■ **YOUR GOAL**:
Repeat the listing below word for word, stopping after the line that contains "from mathutils import Matrix, Vector".

■ **Raw records**:
^^^^^^^^

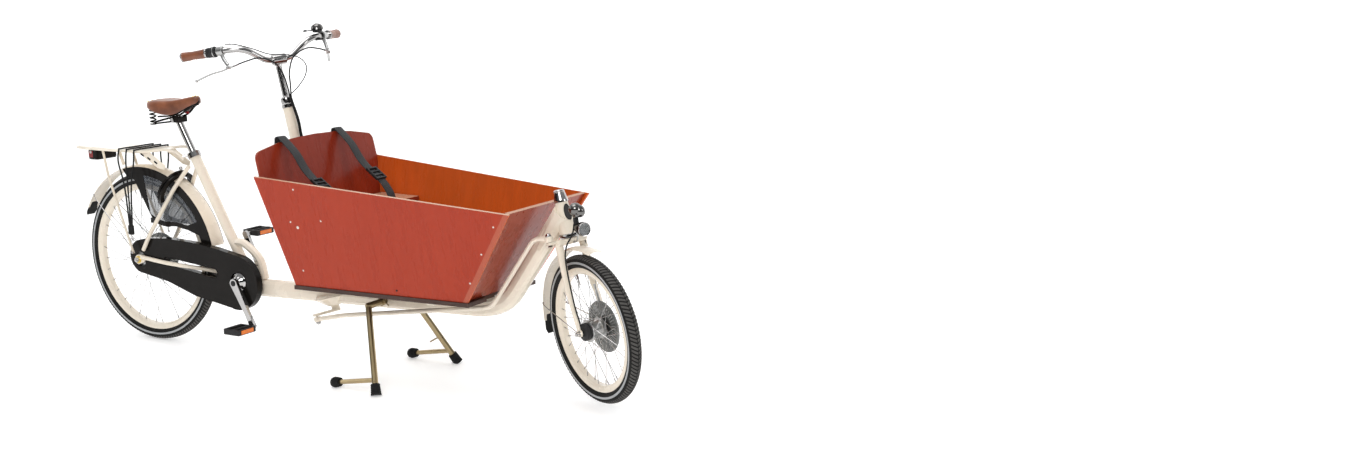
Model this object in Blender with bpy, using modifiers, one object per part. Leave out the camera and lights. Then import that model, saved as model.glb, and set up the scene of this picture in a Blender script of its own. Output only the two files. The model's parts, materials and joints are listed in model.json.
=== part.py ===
"""Long two-wheeled cargo bicycle with a plywood box ahead of the rider.

Metres, +X forward, +Y to the rider's left, +Z up, ground at z = 0, mid-plane at y = 0.
Every place below is measured from the point on the ground under the rear axle; the
assembly empty then moves that point so that the whole bicycle is centred on the origin.
The handlebar and the front wheel stand turned to the right, as the bicycle is parked.
"""

import math

import bmesh
import bpy
from mathutils import Matrix, Vector

# ---- driving dimensions -------------------------------------------------------------------
GAP = 0.0003  # between pieces that touch
REAR_AXLE_X = -0.9475

REAR_R = 0.3265
FRONT_R = 0.250
TYRE_W = 0.047
RIM_DEPTH = 0.021
SPOKES_PER_FLANGE = 18
SPOKE_PHASE = -3.2  # degrees; the lock's bolt passes midway between two spokes
WHEEL_STEPS = 40

STEER_TILT = math.radians(13.5)  # both steering axes lean back from vertical
STEER_TURN = math.radians(26.2)  # how far the steering stands to the right
HEAD = (1.905, 0, 0.565)  # lower end of the head tube, on the front steering axis
COLUMN = (0.729, 0, 0.947)  # upper end of the column housing, on its axis
FORK_RAKE = 0.028
FORK_DROP = 0.313
STEER_ARM = 0.075

BB = (0.500, 0, 0.285)
CRANK = 0.172
CRANK_LEAN = math.radians(27.8)
SEAT_TOP = (0.250, 0, 0.745)
SEAT_TUBE_R = 0.019
SEAT_STAY_DROPOUT_Y = 0.0705

FLOOR_Z = 0.353  # top of the cargo floor
FLOOR_THICK = 0.014
FLOOR_REBATE = 0.001  # the floor inside the box stands this much above its edge
PLY = 0.009
BOX_TOP_REAR = (0.852, 0.735)  # x, z of the side panel's corners
BOX_TOP_FRONT = (1.838, 0.667)
BOX_LOW_REAR = (0.940, FLOOR_Z + GAP)
BOX_LOW_FRONT = (1.634, FLOOR_Z + GAP)
BACK_LEAN = -0.228  # the backrest's x for each metre of z
BENCH_Z = 0.602
BENCH_FRONT = 1.095

BEAM_REAR = (0.548, 0, 0.258)
BEAM_FRONT = (1.575, 0, 0.290)
BEAM_W, BEAM_H = 0.050, 0.066

FENDER_R = 0.360
FRONT_FENDER_R = 0.278
GUARD_Y = 0.0315
LOCK_ANGLE = 61.8  # degrees above the forward direction, about the rear axle
LOCK_CENTRE_R = 0.309
LOCK_R = 0.071  # the bolt's radius about the lock's centre
KNOB_ANGLE = -7
CASE_Y = (-0.0645, -0.0365)
CHAIN_Y = -0.049
SPROCKET_R = 0.0366
CHAINRING_R = 0.0769
DECK_Z = 0.746

STAND_PIVOT = (1.150, 0, 0.275)
STAND_FOOT = (1.268, 0.233)
STAND_REAR_X = 1.073

WELD = 1e-5

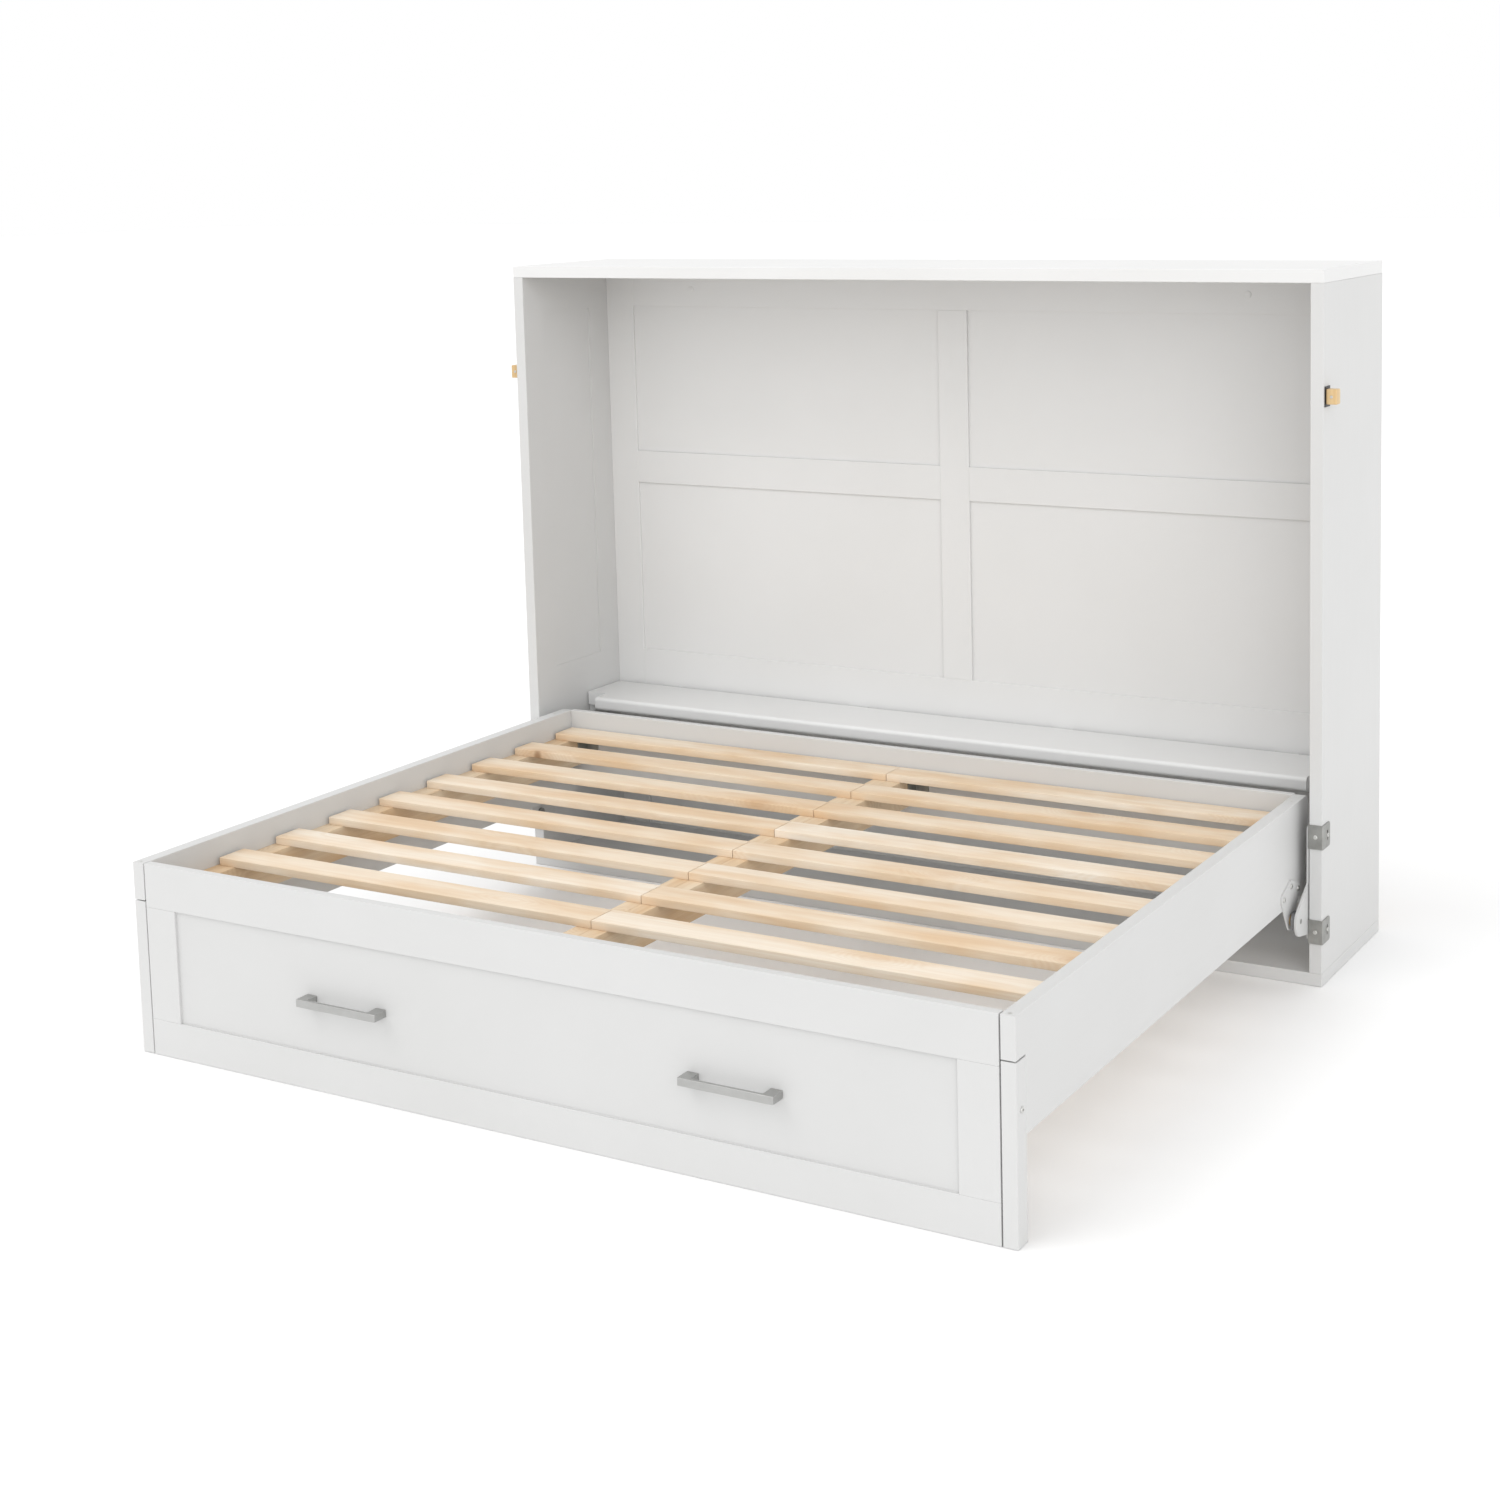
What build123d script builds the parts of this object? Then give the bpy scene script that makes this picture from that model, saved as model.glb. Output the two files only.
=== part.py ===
"""Horizontal wall bed: an open shaker cabinet with a slatted bed frame that tips up into it.

Millimetres, +Z up, X along the wall, +Y into the wall. The origin is under the middle of the
whole bed, on the floor, with the bed down and standing on its two legs.
"""
import os
from build123d import *

# ---- driving dimensions -------------------------------------------------------------------
MATTRESS_LENGTH = 2032  # a queen mattress lies along X
MATTRESS_WIDTH = 1524
BOARD = 30  # cabinet sides, top and bottom, and the bed's side rails
SIDE_PLAY = 30  # between each side rail and the cabinet side, room for the hinge gear
CLOSED_PLAY = 6  # above and below the closed bed
CABINET_DEPTH = 440
REAR_REACH = 80  # how far the lowered frame still stands inside the cabinet
FOOT_BOARD = 20
REAR_RAIL = 18
REAR_RAIL_BOTTOM = 228
RAIL_TOP = 425
RAIL_BOTTOM = 198
RAIL_ROUND = 14  # at the rear top corner
SLAT_TOP = 380
SLAT = (76, 18)  # width, thickness
SLAT_ROWS = 8
SLAT_PITCH = 178
EASE = 1.5  # rounding of every painted board
STRIP_EASE = 1  # rounding of the thin strips and the square-sawn timber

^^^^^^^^

■ **WRITTEN RESPONSE**:
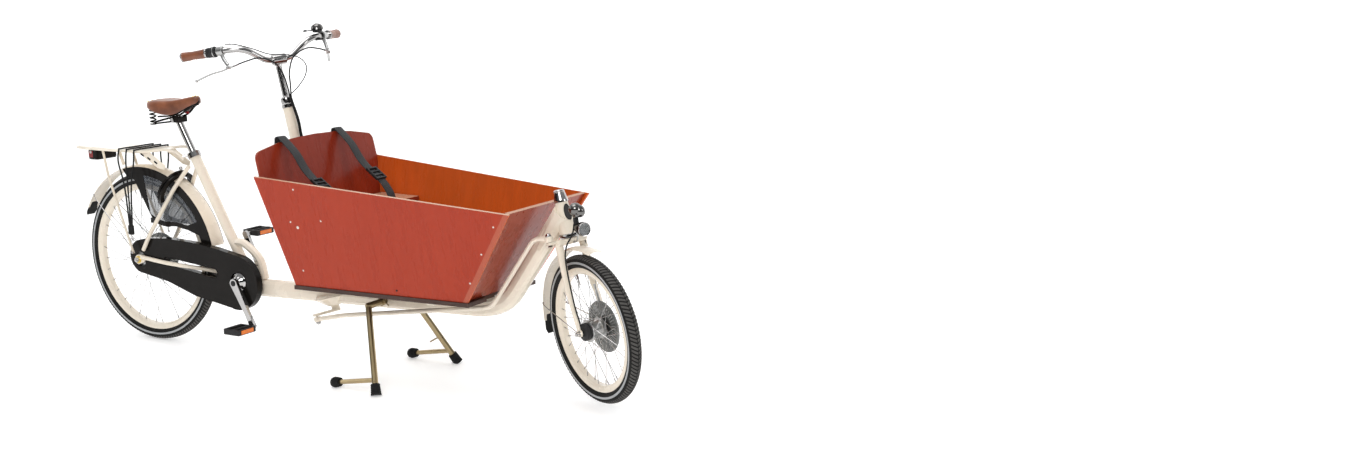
Model this object in Blender with bpy, using modifiers, one object per part. Leave out the camera and lights. Then import that model, saved as model.glb, and set up the scene of this picture in a Blender script of its own. Output only the two files. The model's parts, materials and joints are listed in model.json.
=== part.py ===
"""Long two-wheeled cargo bicycle with a plywood box ahead of the rider.

Metres, +X forward, +Y to the rider's left, +Z up, ground at z = 0, mid-plane at y = 0.
Every place below is measured from the point on the ground under the rear axle; the
assembly empty then moves that point so that the whole bicycle is centred on the origin.
The handlebar and the front wheel stand turned to the right, as the bicycle is parked.
"""

import math

import bmesh
import bpy
from mathutils import Matrix, Vector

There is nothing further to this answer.